JOB — Begin with the line that contains "const piece = new" and end with the line that contains "bpy.data.objects.remove(obj)": copy that span of lines exactly, and nothing outside it.
┄┄┄┄┄┄┄┄┄┄
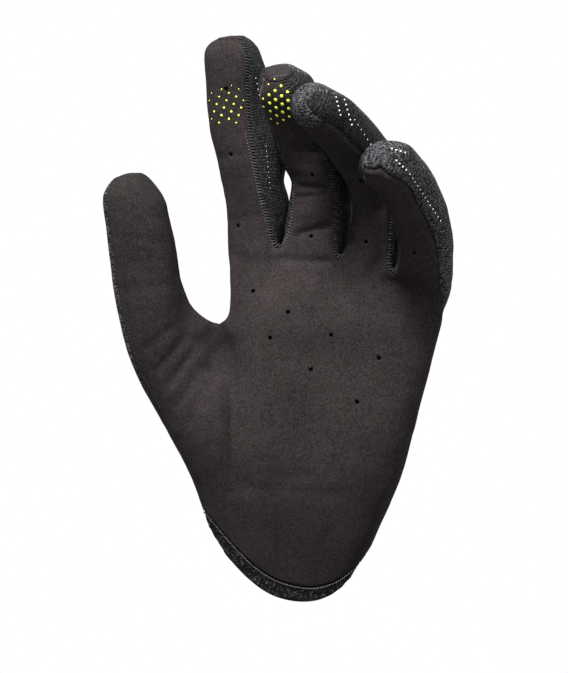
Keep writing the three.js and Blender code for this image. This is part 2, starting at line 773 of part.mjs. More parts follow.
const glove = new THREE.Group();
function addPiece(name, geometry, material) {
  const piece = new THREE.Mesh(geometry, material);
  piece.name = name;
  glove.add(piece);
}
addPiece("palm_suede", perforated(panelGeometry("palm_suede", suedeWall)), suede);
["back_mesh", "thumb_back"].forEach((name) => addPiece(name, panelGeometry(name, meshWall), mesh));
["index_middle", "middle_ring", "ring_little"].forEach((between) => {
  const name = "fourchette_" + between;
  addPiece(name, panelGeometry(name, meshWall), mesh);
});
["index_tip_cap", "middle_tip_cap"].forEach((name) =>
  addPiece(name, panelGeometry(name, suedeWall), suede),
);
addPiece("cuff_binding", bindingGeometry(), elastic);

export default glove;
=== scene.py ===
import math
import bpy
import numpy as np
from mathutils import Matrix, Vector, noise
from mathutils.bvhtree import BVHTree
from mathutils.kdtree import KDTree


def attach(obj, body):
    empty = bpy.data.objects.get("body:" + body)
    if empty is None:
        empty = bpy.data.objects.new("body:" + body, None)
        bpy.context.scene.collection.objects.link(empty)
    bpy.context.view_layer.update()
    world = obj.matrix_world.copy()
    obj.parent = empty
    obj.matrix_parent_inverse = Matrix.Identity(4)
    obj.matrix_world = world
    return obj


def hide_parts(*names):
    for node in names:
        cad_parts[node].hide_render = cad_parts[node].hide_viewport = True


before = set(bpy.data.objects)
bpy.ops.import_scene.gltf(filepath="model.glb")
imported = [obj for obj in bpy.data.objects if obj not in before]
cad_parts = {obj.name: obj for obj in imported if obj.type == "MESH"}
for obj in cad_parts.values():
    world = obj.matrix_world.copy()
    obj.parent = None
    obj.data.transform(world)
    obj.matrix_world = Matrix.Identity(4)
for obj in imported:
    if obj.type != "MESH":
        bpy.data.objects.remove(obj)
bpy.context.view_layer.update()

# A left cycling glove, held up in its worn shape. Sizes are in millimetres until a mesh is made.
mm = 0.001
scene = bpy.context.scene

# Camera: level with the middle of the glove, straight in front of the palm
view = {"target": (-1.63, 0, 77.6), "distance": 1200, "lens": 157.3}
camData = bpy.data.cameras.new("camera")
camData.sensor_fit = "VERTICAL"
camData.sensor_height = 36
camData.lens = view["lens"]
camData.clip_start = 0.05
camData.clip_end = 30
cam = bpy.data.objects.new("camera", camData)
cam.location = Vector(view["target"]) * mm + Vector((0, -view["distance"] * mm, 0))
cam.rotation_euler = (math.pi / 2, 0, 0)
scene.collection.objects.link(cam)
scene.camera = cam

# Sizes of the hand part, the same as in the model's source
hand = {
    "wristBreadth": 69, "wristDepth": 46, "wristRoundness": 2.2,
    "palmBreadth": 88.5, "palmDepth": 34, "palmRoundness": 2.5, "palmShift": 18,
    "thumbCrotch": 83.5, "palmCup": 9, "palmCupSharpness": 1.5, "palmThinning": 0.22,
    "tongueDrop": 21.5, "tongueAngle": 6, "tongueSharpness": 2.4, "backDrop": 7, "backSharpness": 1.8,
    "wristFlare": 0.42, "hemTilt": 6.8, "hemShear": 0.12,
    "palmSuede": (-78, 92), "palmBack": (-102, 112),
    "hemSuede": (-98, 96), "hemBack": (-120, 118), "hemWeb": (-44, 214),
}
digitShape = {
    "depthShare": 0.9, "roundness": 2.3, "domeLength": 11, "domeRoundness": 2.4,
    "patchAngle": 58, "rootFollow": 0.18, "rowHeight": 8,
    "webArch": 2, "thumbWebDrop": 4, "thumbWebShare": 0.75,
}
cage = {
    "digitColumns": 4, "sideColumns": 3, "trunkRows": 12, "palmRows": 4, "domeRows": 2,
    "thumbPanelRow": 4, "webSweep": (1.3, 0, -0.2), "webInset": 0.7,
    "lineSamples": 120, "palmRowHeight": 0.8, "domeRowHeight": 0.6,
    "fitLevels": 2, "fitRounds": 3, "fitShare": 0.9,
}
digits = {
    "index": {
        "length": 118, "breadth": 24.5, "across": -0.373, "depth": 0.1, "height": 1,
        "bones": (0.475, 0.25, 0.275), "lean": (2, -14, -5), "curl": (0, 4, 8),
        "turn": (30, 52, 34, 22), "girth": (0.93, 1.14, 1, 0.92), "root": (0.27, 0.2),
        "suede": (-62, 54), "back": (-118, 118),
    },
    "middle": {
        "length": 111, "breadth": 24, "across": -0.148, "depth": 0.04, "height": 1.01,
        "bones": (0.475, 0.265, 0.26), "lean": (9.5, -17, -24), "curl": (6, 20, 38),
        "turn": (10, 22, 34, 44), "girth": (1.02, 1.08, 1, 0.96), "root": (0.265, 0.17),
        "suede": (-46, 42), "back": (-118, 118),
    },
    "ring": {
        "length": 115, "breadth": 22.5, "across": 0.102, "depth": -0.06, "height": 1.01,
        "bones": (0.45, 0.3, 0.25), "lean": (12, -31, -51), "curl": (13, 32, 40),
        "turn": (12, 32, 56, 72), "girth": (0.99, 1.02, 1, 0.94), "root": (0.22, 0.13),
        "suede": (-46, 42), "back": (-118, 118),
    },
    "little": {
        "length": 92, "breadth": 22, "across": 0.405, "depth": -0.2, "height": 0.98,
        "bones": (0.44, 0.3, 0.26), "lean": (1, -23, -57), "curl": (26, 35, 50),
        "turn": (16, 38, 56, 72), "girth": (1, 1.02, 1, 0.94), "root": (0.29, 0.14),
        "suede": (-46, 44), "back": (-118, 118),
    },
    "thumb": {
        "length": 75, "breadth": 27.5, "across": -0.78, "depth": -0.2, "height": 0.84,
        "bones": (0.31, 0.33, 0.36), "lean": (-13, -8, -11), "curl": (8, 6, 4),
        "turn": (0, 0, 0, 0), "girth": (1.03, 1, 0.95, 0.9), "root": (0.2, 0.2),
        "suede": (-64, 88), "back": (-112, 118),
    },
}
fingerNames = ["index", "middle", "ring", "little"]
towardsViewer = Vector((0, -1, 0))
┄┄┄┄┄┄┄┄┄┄
COMPLETE RESPONSE —
  const piece = new THREE.Mesh(geometry, material);
  piece.name = name;
  glove.add(piece);
}
addPiece("palm_suede", perforated(panelGeometry("palm_suede", suedeWall)), suede);
["back_mesh", "thumb_back"].forEach((name) => addPiece(name, panelGeometry(name, meshWall), mesh));
["index_middle", "middle_ring", "ring_little"].forEach((between) => {
  const name = "fourchette_" + between;
  addPiece(name, panelGeometry(name, meshWall), mesh);
});
["index_tip_cap", "middle_tip_cap"].forEach((name) =>
  addPiece(name, panelGeometry(name, suedeWall), suede),
);
addPiece("cuff_binding", bindingGeometry(), elastic);

export default glove;
=== scene.py ===
import math
import bpy
import numpy as np
from mathutils import Matrix, Vector, noise
from mathutils.bvhtree import BVHTree
from mathutils.kdtree import KDTree


def attach(obj, body):
    empty = bpy.data.objects.get("body:" + body)
    if empty is None:
        empty = bpy.data.objects.new("body:" + body, None)
        bpy.context.scene.collection.objects.link(empty)
    bpy.context.view_layer.update()
    world = obj.matrix_world.copy()
    obj.parent = empty
    obj.matrix_parent_inverse = Matrix.Identity(4)
    obj.matrix_world = world
    return obj


def hide_parts(*names):
    for node in names:
        cad_parts[node].hide_render = cad_parts[node].hide_viewport = True


before = set(bpy.data.objects)
bpy.ops.import_scene.gltf(filepath="model.glb")
imported = [obj for obj in bpy.data.objects if obj not in before]
cad_parts = {obj.name: obj for obj in imported if obj.type == "MESH"}
for obj in cad_parts.values():
    world = obj.matrix_world.copy()
    obj.parent = None
    obj.data.transform(world)
    obj.matrix_world = Matrix.Identity(4)
for obj in imported:
    if obj.type != "MESH":
        bpy.data.objects.remove(obj)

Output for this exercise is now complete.